* START Data extract *

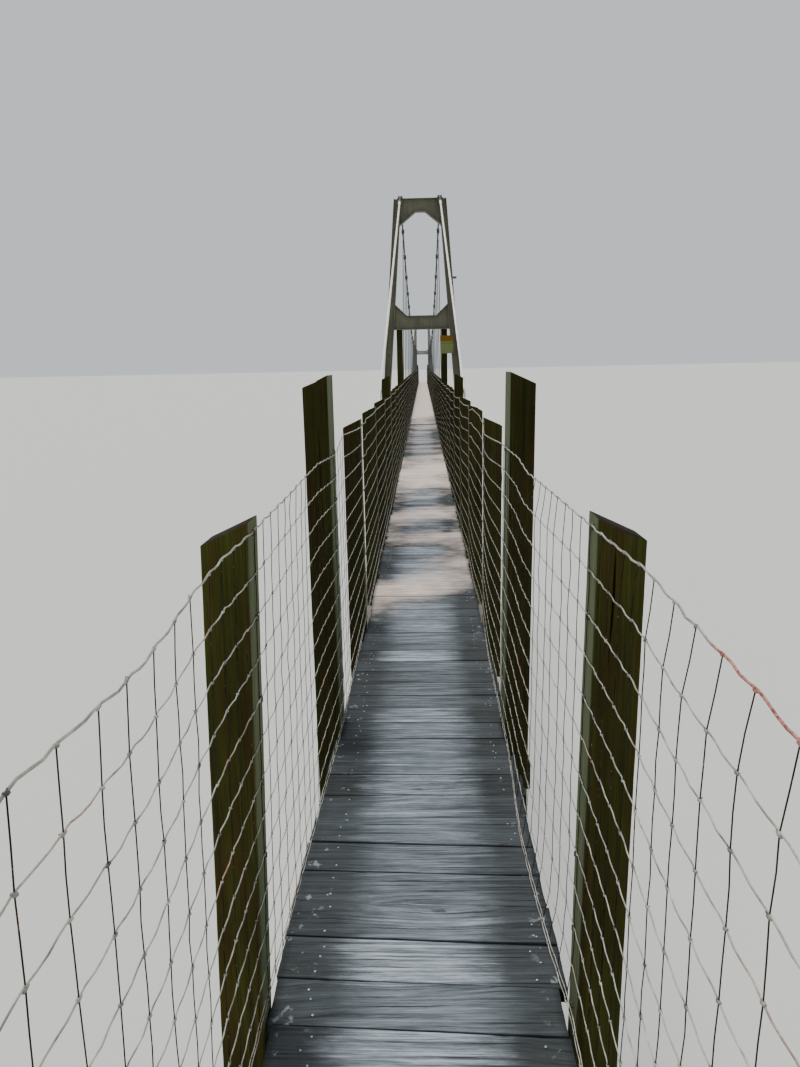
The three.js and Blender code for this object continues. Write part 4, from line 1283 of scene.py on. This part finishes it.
def backstay(name, side, turned, replaced):
    """The straight cable from the saddle to the anchor, with its socket, clips, eye and anchor plate."""
    cable, bright, dark = Shape(turned), Shape(turned), Shape(turned)

    def at(run):
        return np.array([side * backstay_x(run), -(TOWER_Y + run), backstay_z(run)])

    along = at(1) - at(0)
    along /= np.linalg.norm(along)
    runs = np.linspace(CABLE_JOINT + 0.6, ANCHOR_RUN - 330, round(ANCHOR_RUN / LAY_STEP))
    # the strand's first 330 mm below the saddle is painted dark: painted shade at the tower's top
    rope(cable, [at(run) for run in runs], wear=np.where(runs < 330, 0.9, 0.0)[None])
    # a clip and a tarred sleeve just clear of the tower, and a bright sleeve below them
    wire_clip(dark, at(190), along)
    dark.drum(at(275), along, [19, 23, 24, 24, 23, 19], [-46, -40, -30, 30, 40, 46], 14)
    bright.drum(at(385), along, [19, 25, 28, 27, 21], [-58, -50, -34, 24, 62], 14)
    # the lower end turns round a thimble in a forged eye, held by four clips
    for run in (420, 530, 640, 750):
        wire_clip(dark, at(ANCHOR_RUN - run), along)
    tail = [at(ANCHOR_RUN - run) + (0, 0, 30 if run > 360 else 12) for run in (330, 370, 480, 700, 830)]
    cable.tube([tail], 10, 8)
    end = at(ANCHOR_RUN - 300)
    angle = np.linspace(0, 2 * math.pi, 17)[:-1]
    across = np.cross(along, (1, 0, 0))
    across /= np.linalg.norm(across)
    ring = end + along * 40 + np.cos(angle)[:, None] * along * 62 + np.sin(angle)[:, None] * across * 34
    loop = np.concatenate([ring, ring[:1], ring[1:2]])
    dark.tube([loop], 12, 8, up=(1, 0, 0.01))
    rod = [end + along * 88, at(ANCHOR_RUN - 40)]
    dark.tube([rod[0] - along * 10, rod[0] + along * 20, rod[1]], 15, 10)
    dark.drum(at(ANCHOR_RUN - 130), along, [20, 25, 25, 20], [-30, -24, 24, 30], 6)
    # the anchor plate and its two cheeks on the block
    foot = at(ANCHOR_RUN)
    x, y = foot[0], foot[1]
    square = np.array([(-60, -130), (60, -130), (60, 130), (-60, 130)]) + (x, y)
    dark.slab(square, ANCHOR_TOP, ANCHOR_TOP + 18, 2, 3)
    cheek = np.array([(-110, 18), (110, 18), (80, 40), (30, 60), (-30, 60), (-80, 40)]) + (y, ANCHOR_TOP)
    for hand in (-1, 1):
        low, high = sorted((x + hand * 20, x + hand * 34))
        dark.slab(cheek, low, high, 0, 2)
    dark.drum((x, y, ANCHOR_TOP + 38), (1, 0, 0), [13, 13], [-44, 44], 10)
    for bx in (-45, 45):
        for by in (-108, 108):
            bolt(dark, (x + bx, y + by, ANCHOR_TOP + 18), (0, 0, 1), 11, tail=34)
    piece(cable, name + "_strand", SUNLIT_STRAND, "cable_strand", replaced, sharp=60)
    piece(bright, name + "_socket", BRIGHT_FIXINGS, "cable_strand", sharp=60)
    piece(dark, name + "_clips", BOLTS, "cable_strand", replaced)


# Towers


def leg_inner(z):
    """How far out the inner flange of a tower leg is; the legs lean in towards their top."""
    return LEG_TOP_X + LEG_SLOPE * (TOWER_HEIGHT - z) - LEG_WIDTH


# the rows of bolts at the top, portal and floor beams: the lowest bolt, the highest and their number
BEAM_BOLTS = (7790, 8205, 7), (5905, 6320, 7), (3190, 3345, 3)
# how high the single bolts stand on the front of each leg's web
WEB_BOLTS = (4800, 5400, 6700, 7300)


def tower_fixings(name, turned):
    """Bolts where beams meet legs, hold-down bolts, and U-bolts that keep the cables in their saddles."""
    bolts, saddles = Shape(turned), Shape(turned)
    for side in (-1, 1):
        for low, high, count in BEAM_BOLTS:
            for z in np.linspace(low, high, count):
                for y in (-TOWER_Y - 42, -TOWER_Y + 42):
                    # heads in the leg's hollow, on its inner flange, where they show from front and back
                    x = side * (leg_inner(z) + LEG_FLANGE)
                    bolt(bolts, (x, y, z), (side, 0, LEG_SLOPE), 9)
        for z in WEB_BOLTS:
            x = side * (leg_inner(z) + LEG_WIDTH / 2)
            bolt(bolts, (x, -TOWER_Y - LEG_WEB / 2, z), (0, -1, 0), 8)
        foot_x = side * (leg_inner(PIER_HEIGHT) + LEG_WIDTH / 2)
        for bx in (-105, 105):
            for by in (-105, 105):
                bolt(bolts, (foot_x + bx, -TOWER_Y + by, PIER_HEIGHT + 20), (0, 0, 1), 14, tail=48)
        # two straps over the cable, drawn down by a stud on each cheek of its plate
        for by in (-44, 44):
            x, y, z = side * CABLE_TOP_X, -TOWER_Y + by, SADDLE_Z
            angle = np.linspace(0.1, math.pi - 0.1, 7)
            bend = [(x + math.cos(t) * 22.5, y, z + math.sin(t) * 22.5 - 1.0) for t in angle]
            saddles.tube([[(x + 38, y, z + 9), *bend, (x - 38, y, z + 9)]], 4, 6, up=(0, 1, 0))
            for hand in (-1, 1):
                stud = (x + hand * 31, y, z + 6)
                saddles.drum(stud, (0, 0, 1), [12, 13, 13, 10], [-1, 2, 12, 14], 6)
                saddles.drum(stud, (0, 0, 1), [6, 6, 5], [8, 24, 26], 8)
    piece(bolts, name + "_bolts", BOLTS, "tower_steel")
    piece(saddles, name + "_saddle_u_bolts", BOLTS, "tower_steel", sharp=50)


def sign_board():
    """A bare sheet with round corners, bolted to the front of the near right leg."""
    sheet, bolts = Shape(), Shape()
    front = -TOWER_Y - LEG_DEPTH / 2
    x0, x1, z0, z1, radius = 355, 612, DECK_TOP + 1818, DECK_TOP + 2162, 22
    left, right, low, high = x0 + radius, x1 - radius, z0 + radius, z1 - radius
    outline = []
    for quarter, (cx, cz) in enumerate(((right, high), (left, high), (left, low), (right, low))):
        for k in range(6):
            angle = (quarter + k / 5) * math.pi / 2
            outline.append((cx + radius * math.cos(angle), cz + radius * math.sin(angle)))
    sheet.slab(outline, front - 4, front - 0.5, 1, 0.8)
    for z in (z0 + 60, z1 - 60):
        for x in (x1 - 20, x0 + 70):
            bolt(bolts, (x, front - 4, z), (0, -1, 0), 6)
    piece(sheet, "portal_sign_sheet", SIGN, "sign_sheet", "portal_sign")
    piece(bolts, "portal_sign_bolts", BOLTS, "sign_sheet")


# Concrete


PIER_HALF_X, PIER_HALF_Y = 1500, 500
ABUTMENT_HALF_X, ABUTMENT_LENGTH = 650, 500
ANCHOR_HALF_X, ANCHOR_BACK, ANCHOR_FRONT = 300, -36000, -34300


def cast_block(shape, low, high, seed):
    """A cast block with chamfered arrises and slightly wavy faces, built from level rings."""
    chamfer, step = 22, 160
    rings = []
    levels = np.linspace(low[2] + 30, high[2] - chamfer, max(3, round((high[2] - low[2]) / step)))
    levels = [low[2], *levels, high[2]]
    for i, z in enumerate(levels):
        inset = chamfer if i == len(levels) - 1 else 0
        x0, y0, x1, y1 = low[0] + inset, low[1] + inset, high[0] - inset, high[1] - inset
        ring = []
        corners = [(x0, y0), (x1, y0), (x1, y1), (x0, y1)]
        for (ax, ay), (bx, by) in zip(corners, corners[1:] + corners[:1]):
            length = math.hypot(bx - ax, by - ay)
            cut = chamfer / length
            for t in (cut, 0.2, 0.4, 0.6, 0.8, 1 - cut):
                ring.append((ax + (bx - ax) * t, ay + (by - ay) * t, z))
        rings.append(ring)
    rings = np.array(rings, float)
    out = rings - rings.mean((0, 1))
    out[..., 2] = 0
    out /= np.linalg.norm(out, axis=-1, keepdims=True)
    rings[1:-1] -= (out * (1 + ripple(rings, 420, seed)[..., None]) * 2.5)[1:-1]
    shape.loft(rings)


def footings(end, turned, right, left):
    """The pier under a tower, the abutment under the end of the walkway, and the backstays' anchor blocks."""
    pier, wall = Shape(turned), Shape(turned)
    low = (-PIER_HALF_X, -TOWER_Y - PIER_HALF_Y, 0)
    cast_block(pier, low, (PIER_HALF_X, -TOWER_Y + PIER_HALF_Y, PIER_HEIGHT), 31)
    low = (-ABUTMENT_HALF_X, -END_Y, 0)
    cast_block(wall, low, (ABUTMENT_HALF_X, -END_Y + ABUTMENT_LENGTH, CROSSBEAM_BOTTOM), 32)
    piece(pier, end + "_tower_pier_block", CONCRETE, "concrete", end + "_tower_pier", sharp=24)
    piece(wall, end + "_abutment_block", CONCRETE, "concrete", end + "_abutment", sharp=24)
    for side, hand in ((1, right), (-1, left)):
        block = Shape(turned)
        x = side * backstay_x(ANCHOR_RUN)
        low = (x - ANCHOR_HALF_X, ANCHOR_BACK, 0)
        cast_block(block, low, (x + ANCHOR_HALF_X, ANCHOR_FRONT, ANCHOR_TOP), 33 + side)
        name = f"{end}_{hand}_anchor"
        piece(block, name + "_cast_block", CONCRETE, "concrete", name + "_block", sharp=24)


# The bridge


def bridge_end(end, turned, seed):
    """One approach and its tower. The far end is the near end turned half round, so its hands change."""
    # the bays with a trestle in place of a post, and how high it rises over the boards
    bents = {4: 1500, 8: 1586}
    post_ys = [-(TOWER_Y + n * BAY) for n in range(1, 12) if n not in bents]
    post_ys[-1] = -END_Y + POST_DEPTH / 2
    fine_to = FINE_TO if not turned else -END_Y
    fence_end = -TOWER_Y + LEG_DEPTH / 2 + PORTAL_DEPTH / 2
    laid = PLAIN_BOARDS if turned else OLD_BOARDS
    steps = 14 if turned else 26
    boards(end, -END_Y, -TOWER_Y, FIRST_BOARD, turned, steps, seed, laid, end + "_deck")
    beam_ys = [y + POST_DEPTH / 2 for y in post_ys]
    floor_framing(end, turned, -END_Y, -TOWER_Y, beam_ys, 2 * BAY, seed + 1, end + "_floor_frame")
    for i, (bay, height) in enumerate(bents.items()):
        name = f"{end}_trestle_{i + 1}"
        trestle(name, turned, -(TOWER_Y + bay * BAY), height, seed + 2 + i, name)
    hands = {1: "left", -1: "right"} if turned else {-1: "left", 1: "right"}
    footings(end, turned, hands[1], hands[-1])
    tower_fixings(end + "_tower", turned)
    for side, hand in hands.items():
        name = f"{end}_{hand}"
        mark = seed + 10 + side
        railing_posts(name + "_railing", side, turned, post_ys, mark, name + "_railing")
        tall = [-(TOWER_Y + n * BAY) for n in bents]
        all_posts = post_ys + [y + (TALL_DEPTH - POST_DEPTH) / 2 for y in tall] + [fence_end]
        fence(name + "_railing", side, turned, -END_Y, fence_end, all_posts, fine_to, mark + 20)
        depths = [POST_DEPTH] * len(post_ys) + [TALL_DEPTH] * len(tall)
        staples(name + "_railing", side, turned, post_ys + tall, POST_INNER, depths, mark + 40)
        portal = Shape(turned)
        rng = np.random.default_rng(mark + 60)
        back = -TOWER_Y + LEG_DEPTH / 2
        size = (PORTAL_INNER, PORTAL_WIDTH, PORTAL_DEPTH)
        standing_post(portal, side, back, *size, CROSSBEAM_BOTTOM, PORTAL_UNDER + 150, rng, slope=0.0)
        piece(portal, name + "_portal_upright", POSTS, "post_timber", name + "_portal_post", sharp=42)
        backstay(name + "_backstay", side, turned, name + "_backstay")


def main_span():
    """The walkway between the towers, which hangs from the main cables."""
    post_ys = [n * BAY - TOWER_Y for n in range(1, 26)]
    fence_end = TOWER_Y - LEG_DEPTH / 2 - PORTAL_DEPTH / 2
    portal_back = TOWER_Y - LEG_DEPTH / 2 - PORTAL_DEPTH
    beam_ys = [-portal_back, *(y + POST_DEPTH / 2 for y in post_ys), portal_back - CROSSBEAM_WIDTH]
    boards("main", -TOWER_Y, TOWER_Y, FIRST_MAIN_BOARD, False, 12, 500, PLAIN_BOARDS, "main_deck")
    floor_framing("main", False, -TOWER_Y, TOWER_Y, beam_ys, BAY + 800, 501, "main_floor_frame")
    for side, hand in ((-1, "left"), (1, "right")):
        name = f"main_{hand}"
        railing_posts(name + "_railing", side, False, post_ys, 510 + side, name + "_railing")
        fixed = [-fence_end, *post_ys, fence_end]
        fence(name + "_railing", side, False, -fence_end, fence_end, fixed, -fence_end, 520 + side)
        main_cable(name + "_cable", side, 530 + side, name + "_cable")


def paint_towers():
    """The beams, legs and saddles of both towers stay as they are packed, and get their paint."""
    for label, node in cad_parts.items():
        if any(part in label for part in ("_top_beam", "_portal_beam", "_floor_beam", "_leg", "_saddle")):
            for place in node.material_slots:
                # the far tower gets the coat painted pale as in full sun
                place.material = SUNLIT_TOWER_PAINT if label.startswith("far") else TOWER_PAINT


bridge_end("near", False, 100)
main_span()
bridge_end("far", True, 300)
sign_board()
paint_towers()


# Floor, light and camera


def studio():
    """A plain pale floor and soft light from a wide sky and one broad lamp."""
    mesh = bpy.data.meshes.new("studio_floor")
    far = 400.0
    corners = [(x * far, y * far, -0.001) for x, y in ((-1, -1), (1, -1), (1, 1), (-1, 1))]
    mesh.from_pydata(corners, [], [(0, 1, 2, 3)])
    floor = bpy.data.objects.new("studio_floor", mesh)
    bpy.context.collection.objects.link(floor)
    material, tree, shader, _ = finish("pale_floor", 0.9)
    fill(tree, shader, {"Base Color": paint("d8d8d4")})
    mesh.materials.append(material)

    world = bpy.data.worlds.new("studio_sky")
    bpy.context.scene.world = world
    world.use_nodes = True
    sky = world.node_tree.nodes["Background"]
    sky.inputs["Color"].default_value = (0.90, 0.95, 1.0, 1.0)
    sky.inputs["Strength"].default_value = 0.75

    lamp = bpy.data.lights.new("broad_lamp", "SUN")
    lamp.energy = 2.2
    lamp.angle = math.radians(30)
    lamp.color = (1.0, 0.96, 0.9)
    sun = bpy.data.objects.new("broad_lamp", lamp)
    sun.rotation_euler = Vector((0.25, -0.35, -1.0)).to_track_quat("-Z", "Y").to_euler()
    bpy.context.collection.objects.link(sun)


def camera():
    """The photograph's view: a tall frame from eye height over the planks, looking slightly down."""
    yaw, pitch, roll = 0.032, 0.2081, -0.0203
    focal_px, long_px = 799.6, 1067
    forward = Vector((-math.sin(yaw) * math.cos(pitch), math.cos(yaw) * math.cos(pitch), -math.sin(pitch)))
    right = Vector((math.cos(yaw), math.sin(yaw), 0))
    up = right.cross(forward)
    across = math.cos(roll) * right + math.sin(roll) * up
    above = -math.sin(roll) * right + math.cos(roll) * up
    turn = Matrix((across, above, -forward)).transposed().to_4x4()
    lens = bpy.data.cameras.new("photo_view")
    lens.sensor_width = 36
    lens.lens = 36 * focal_px / long_px
    lens.clip_start, lens.clip_end = 0.02, 1000
    eye = bpy.data.objects.new("photo_view", lens)
    eye.matrix_world = Matrix.Translation(Vector(CAMERA_AT) * MM) @ turn
    bpy.context.collection.objects.link(eye)
    bpy.context.scene.camera = eye


studio()
camera()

* END Data extract *

- [What to produce]: Return nothing but the lines from the first line of the listing through the line with "return np.array([side *", please, keeping every one of them unchanged.

- [Result of the task]:
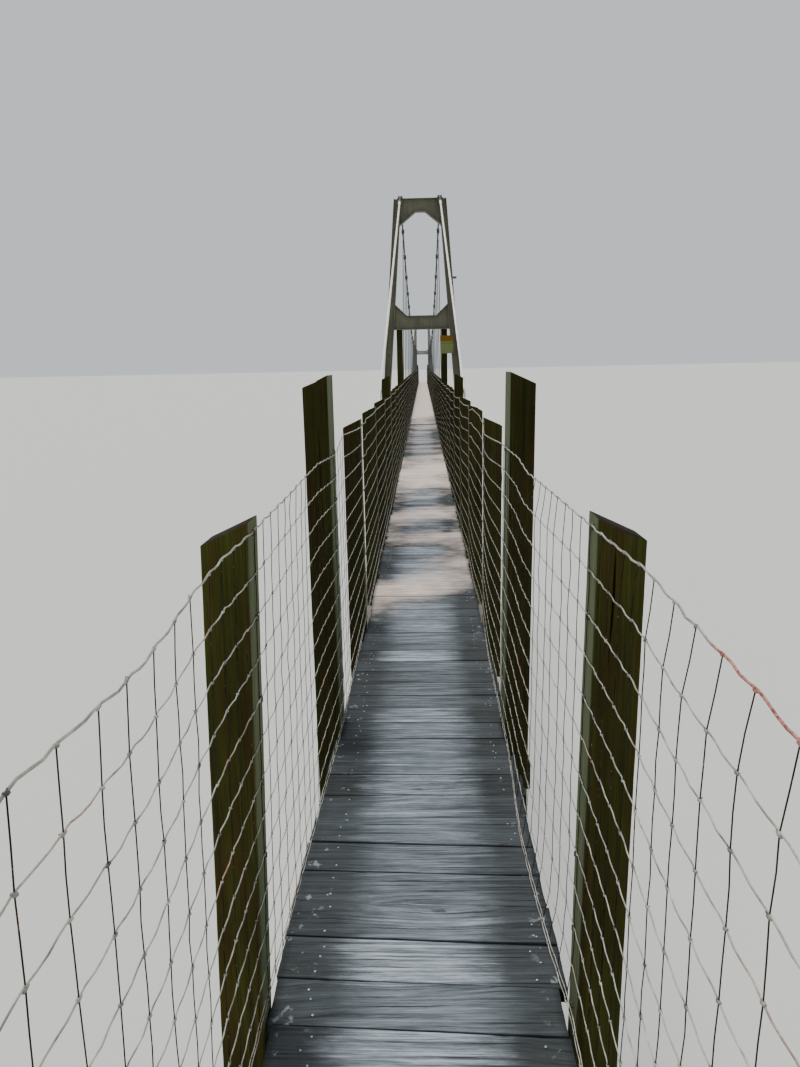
The three.js and Blender code for this object continues. Write part 4, from line 1283 of scene.py on. This part finishes it.
def backstay(name, side, turned, replaced):
    """The straight cable from the saddle to the anchor, with its socket, clips, eye and anchor plate."""
    cable, bright, dark = Shape(turned), Shape(turned), Shape(turned)

    def at(run):
        return np.array([side * backstay_x(run), -(TOWER_Y + run), backstay_z(run)])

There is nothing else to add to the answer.